◆ **What is required**
Only the lines from the first one through the line with "const shellFootRadius = shellRimRadius" should be printed, exactly as they appear.

Scripts that build objects

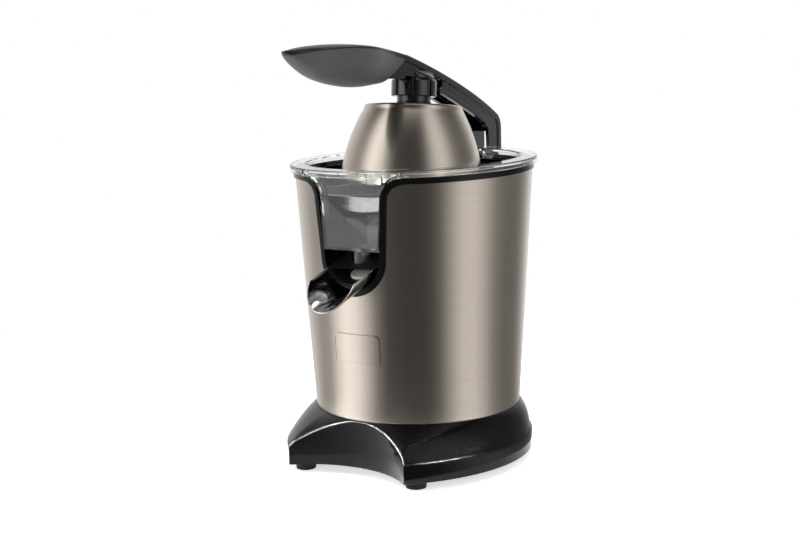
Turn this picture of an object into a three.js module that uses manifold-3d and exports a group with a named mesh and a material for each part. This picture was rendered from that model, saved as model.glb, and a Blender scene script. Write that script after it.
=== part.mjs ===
// Lever-arm electric citrus press, an assembly of separate pieces.
// Units are millimetres, +Z is up and the front of the press, with its spout, faces -Y.
// Everything is drawn about the axis of the body; the whole group is moved along Y at the end
// so that the origin lies under the middle of the assembly.
import * as THREE from "three";
import { mergeVertices } from "three/addons/utils/BufferGeometryUtils.js";
import Module from "manifold-3d";

const wasm = await Module();
wasm.setup();

// ---------------------------------------------------------------- driving dimensions
const FIT_GAP = 0.3; // air between two pieces that seat in each other
const RUN_GAP = 0.4; // air round a part that turns or slides
const FINE = 40; // facets round the large shells
const MEDIUM = 22; // facets round the dome, gears' hubs and other middling rounds
const SMALL = 12; // facets round pins, posts and screws

function toTenth(value) {
  return Math.round(value * 10) / 10;
}

// main sizes of the body shell
const seatZ = 44; // the shell stands here
const rimZ = 237.5; // top edge of the shell on the body axis
const shellRimRadius = 97.3;
const shellFlare = 12.3; // how much wider the shell is at its rim than at its foot
const shellFootRadius = shellRimRadius - shellFlare;

// feet and base
const footHeight = 8;
const footRadius = 8.2;
const footStemRadius = 3;
const baseBottomZ = 7;
const baseWall = 2.6;
const baseShoulderZ = 22.5; // top of the upright side wall
const baseMargin = 10.5; // how far the base stands out round the shell's foot
const baseRearRadius = shellFootRadius + baseMargin;
const hornX = 55; // the two corners beside the hollowed front
const hornReach = 22.5; // of those corners before the shell's foot
const hornY = -shellFootRadius - hornReach;
const frontHollowRadius = 84;
const frontHollowY = -shellFootRadius - 1.9; // deepest point of the hollowed front
const frontFootX = hornX - 1.6;
const frontFootY = hornY + 19.9;
const rearFootY = baseRearRadius - 33.5;
const basePlateThickness = 2.5;
const basePlateBottomZ = footHeight;
const baseScrewRadius = 1.6;

// body shell
const shellWall = 0.8;
const rimSlope = 2.2; // degrees, the whole rim falls towards the front

// window and the black moulding that lines it
const windowHalfWidth = 33.8;
const windowTaper = 3.3; // how much narrower each side is at the bottom
const windowLowHalfWidth = windowHalfWidth - windowTaper;
const windowDrop = 91.5; // from the rim to the window's lowest point
const windowBottomZ = rimZ - windowDrop;
const windowFlare = 12; // radius of the corners that flare out to the rim
const windowTrim = 4.6;
const liningProud = 1.2;

// rim ring, tub and deck of the upper housing, heights above the rim plane
const ringHeight = 5;
const ringProud = 1.6;
const ringWidth = 6.9; // from the steel's rim in to the bowl's room
const ringInnerRadius = shellRimRadius - ringWidth;
const tubWall = 2.2;
const tubCorner = 4; // bevel where the tub's wall meets the deck
const deckDepth = 41.4;
const deckThickness = 2.6;
const towerRadius = 11;
const towerDrop = 18.5; // from the rim down to the tower's top
const towerTopZ = rimZ - towerDrop;

// juice bowl
const flangeOverhang = 4.1; // beyond the steel's rim
const flangeRadius = shellRimRadius + flangeOverhang;
const flangeTop = 10.5; // above the rim plane
const flangePlate = 2.4;
const bowlWall = 2.2;
const bowlFloorDepth = 35.5;
const pocketSetback = 5.8; // of the pocket's front from the steel's rim
const pocketLength = 31.5;
const pocketFrontY = pocketSetback - shellRimRadius;
const pocketBackY = pocketFrontY + pocketLength;
const pocketDrop = 55.5; // from the rim down to the pocket's underside
const pocketBottomZ = rimZ - pocketDrop;
const nozzleSetback = 15.5; // of the nozzle from the pocket's front
const nozzleY = pocketFrontY + nozzleSetback;
const nozzleRadius = 8.3;
const chimneyRise = 6.5; // of the clear chimney above the tower
const chimneyTopZ = towerTopZ + chimneyRise;
const recessBackY = nozzleY + 21; // back wall of the black recess behind the nozzle

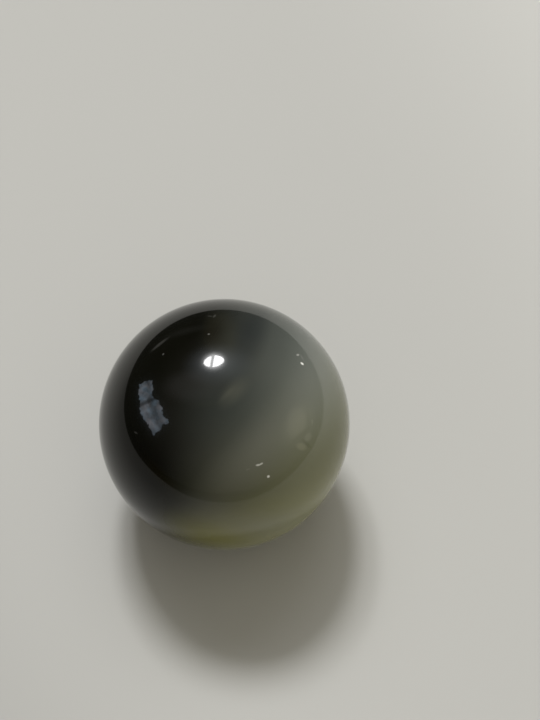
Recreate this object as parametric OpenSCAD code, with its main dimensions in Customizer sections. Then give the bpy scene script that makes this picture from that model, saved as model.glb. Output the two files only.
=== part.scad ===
// Playing marble: one solid ball of smoky, cloudy glass, formed round while hot.
// Millimetres. The origin is the centre of the ball and +Z is up, so the point
// that touches whatever holds the ball is straight below the origin.

/* [Ball] */
// Diameter of the finished ball
ball_d = 16; // [10:0.5:50]

/* [Hidden] */
// Facets round the ball in a preview; the solid itself is a true sphere
preview_facets = 180;
// Grey-green of the cloudy glass
glass_colour = [0.31, 0.32, 0.28];

// The ball is round in every direction: it has no flat, seam, hole or core.
module marble() {
    color(glass_colour)
        sphere(d = ball_d, $fn = preview_facets);
}

marble();
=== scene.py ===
import math

import bpy
import numpy as np
from mathutils import Matrix, Quaternion, Vector


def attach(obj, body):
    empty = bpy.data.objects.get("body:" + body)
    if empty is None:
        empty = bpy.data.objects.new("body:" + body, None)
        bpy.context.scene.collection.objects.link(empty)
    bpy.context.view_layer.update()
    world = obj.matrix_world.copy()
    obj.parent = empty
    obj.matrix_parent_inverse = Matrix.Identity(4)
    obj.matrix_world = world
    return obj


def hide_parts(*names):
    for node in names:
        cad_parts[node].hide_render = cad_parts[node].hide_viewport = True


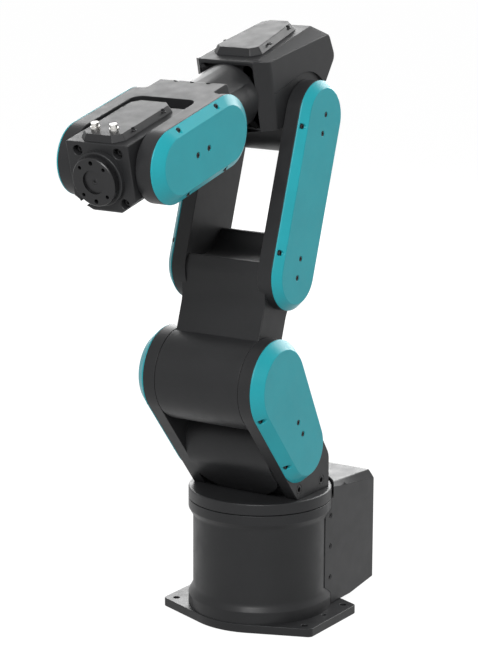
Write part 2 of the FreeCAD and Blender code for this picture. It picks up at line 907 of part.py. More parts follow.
def make_gland():
    """Cable gland on the rear edge of the left side plate."""
    x = f"-hub_radius * cos({BACK_TILT}) - gland_along * sin({BACK_TILT})"
    z = f"hub_radius * sin({BACK_TILT}) - gland_along * cos({BACK_TILT})"
    y = f"{PLATE_IN} + arm_thickness / 2"
    gland = turned(
        "shoulder_gland",
        "shoulder",
        "x",
        stepped(
            ("-gland_length", "-gland_collar", "gland_radius * 0.8"),
            ("-gland_collar", "0", "gland_radius"),
        ),
    )
    spot = f"vector(shoulder_reach + ({x});{y};shoulder_height + ({z}))"
    turn_text = f"rotation(vector(0;1;0);{BACK_TILT})"
    gland.setExpression("Placement", bound(f"placement({spot};{turn_text})"))


# Lightweight belt covers: a flat face with bevelled edges over a cavity that
# clears the belt.
def make_cover(label, side, link, screws, notches):
    body = new_body(label, link["frame"])
    level = link["level"]
    face = f"{level} + {link['depth']}"
    lip = f"{level} + cover_lip"
    bevel = link["bevel"]
    first = link["first"]
    second = link["second"]

    def outline(inset, shorter="0"):
        return hull(
            (f"{first[0]} - {shorter}", first[1], f"{first[2]} - {inset}"),
            (f"{second[0]} + {shorter}", second[1], f"{second[2]} - {inset}"),
        )

    low, high = mirror_y(level, lip, side)
    slab(body, "y", low, high, outline("0"))
    if side > 0:
        bridge(body, "y", lip, outline("0"), face, outline(bevel, link["inset"]))
    else:
        bridge(body, "y", neg(face), outline(bevel, link["inset"]), neg(lip), outline("0"))
    inset = f"({bevel} + cavity_inset)"
    low, high = mirror_y(level, f"{face} - cover_wall", side)
    slab(body, "y", low, high, outline(inset, link["inset"]), cut=True)
    low, high = mirror_y(f"{face} - screw_head_height", face, side)
    seats = [(x, z, "screw_head_radius + screw_seat_gap") for x, z in screws]
    slab(body, "y", low, high, discs(seats), cut=True)
    low, high = mirror_y(f"{face} - cover_wall", face, side)
    slab(body, "y", low, high, discs([(x, z, "screw_shank_radius") for x, z in screws]), cut=True)
    low, high = mirror_y(f"{level} + notch_floor", face, side)
    for inner, outer in notches:
        slot = hull((*inner, "notch_radius"), (*outer, "notch_radius"))
        slab(body, "y", low, high, slot, cut=True)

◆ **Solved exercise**
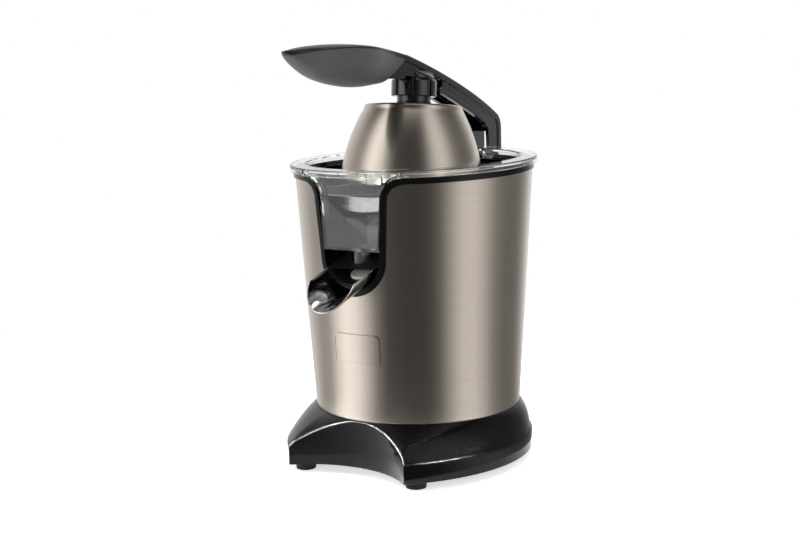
Turn this picture of an object into a three.js module that uses manifold-3d and exports a group with a named mesh and a material for each part. This picture was rendered from that model, saved as model.glb, and a Blender scene script. Write that script after it.
=== part.mjs ===
// Lever-arm electric citrus press, an assembly of separate pieces.
// Units are millimetres, +Z is up and the front of the press, with its spout, faces -Y.
// Everything is drawn about the axis of the body; the whole group is moved along Y at the end
// so that the origin lies under the middle of the assembly.
import * as THREE from "three";
import { mergeVertices } from "three/addons/utils/BufferGeometryUtils.js";
import Module from "manifold-3d";

const wasm = await Module();
wasm.setup();

// ---------------------------------------------------------------- driving dimensions
const FIT_GAP = 0.3; // air between two pieces that seat in each other
const RUN_GAP = 0.4; // air round a part that turns or slides
const FINE = 40; // facets round the large shells
const MEDIUM = 22; // facets round the dome, gears' hubs and other middling rounds
const SMALL = 12; // facets round pins, posts and screws

function toTenth(value) {
  return Math.round(value * 10) / 10;
}

// main sizes of the body shell
const seatZ = 44; // the shell stands here
const rimZ = 237.5; // top edge of the shell on the body axis
const shellRimRadius = 97.3;
const shellFlare = 12.3; // how much wider the shell is at its rim than at its foot
const shellFootRadius = shellRimRadius - shellFlare;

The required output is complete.